Ideas Take Off at Airport Thanks to Partnership
7/26/2013 (Updated 6:49:50 PM)(Source: Jason Weinstein)
It began as a class project in 2009. William Ziegler wanted his Binghamton University class to enter a contest run by the Federal Aviation Administration - but not necessarily to show off their aeronautical chops.
"What I was looking for was a way for the students to really understand the importance of communication skills by entering this national competition," said Ziegler, Associate Professor at the
Watson School of Engineering at Binghamton University.

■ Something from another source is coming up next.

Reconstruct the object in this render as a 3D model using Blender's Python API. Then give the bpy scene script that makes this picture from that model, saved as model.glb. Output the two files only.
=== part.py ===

But their idea to use a geothermal energy system to heat the airport's aircraft parking ramp in the Winter, and help cool the terminal in the summer won first prize. And after that the federal and state governments have awarded $1.2 million in grants to make the idea a reality.
"When the students are putting together these concepts and deciding what to go forth with, we serve as their sounding board. And we'll talk about whether, one, it's a real problem and, two, whether or not it's realistic," said Broome County Commissioner of Aviation Carl Beardsley
Since 2009 a BU team has earned a first-place win in the FAA contest every year. The latest winning ideas involve a noise-cancelling system that would lessen the din of the airport in surrounding buildings and staining runway concrete a darker color so that it absorbs more solar energy to make it less susceptible to icing.
"It was really, really exciting. At first I was nervous going into a federal building and talking in front of all these people but it was really exciting to sit there and go through it as well as listen to the other teams that presented," said team member Tim Friedmann.
"We compete against the best aeronautical universities and the best aviation aeronautical departments in the world. And we win," said Ziegler.
To date the geothermal project is the only one to receive funding but the partnership between the airport, the BU class, and local engineering firm McFarlane-Johnson keep bringing innovative ideas to the table that could one day become reality.
"You never know. They're always doing research and it might be one of our projects they pick up on next," said Ziegler.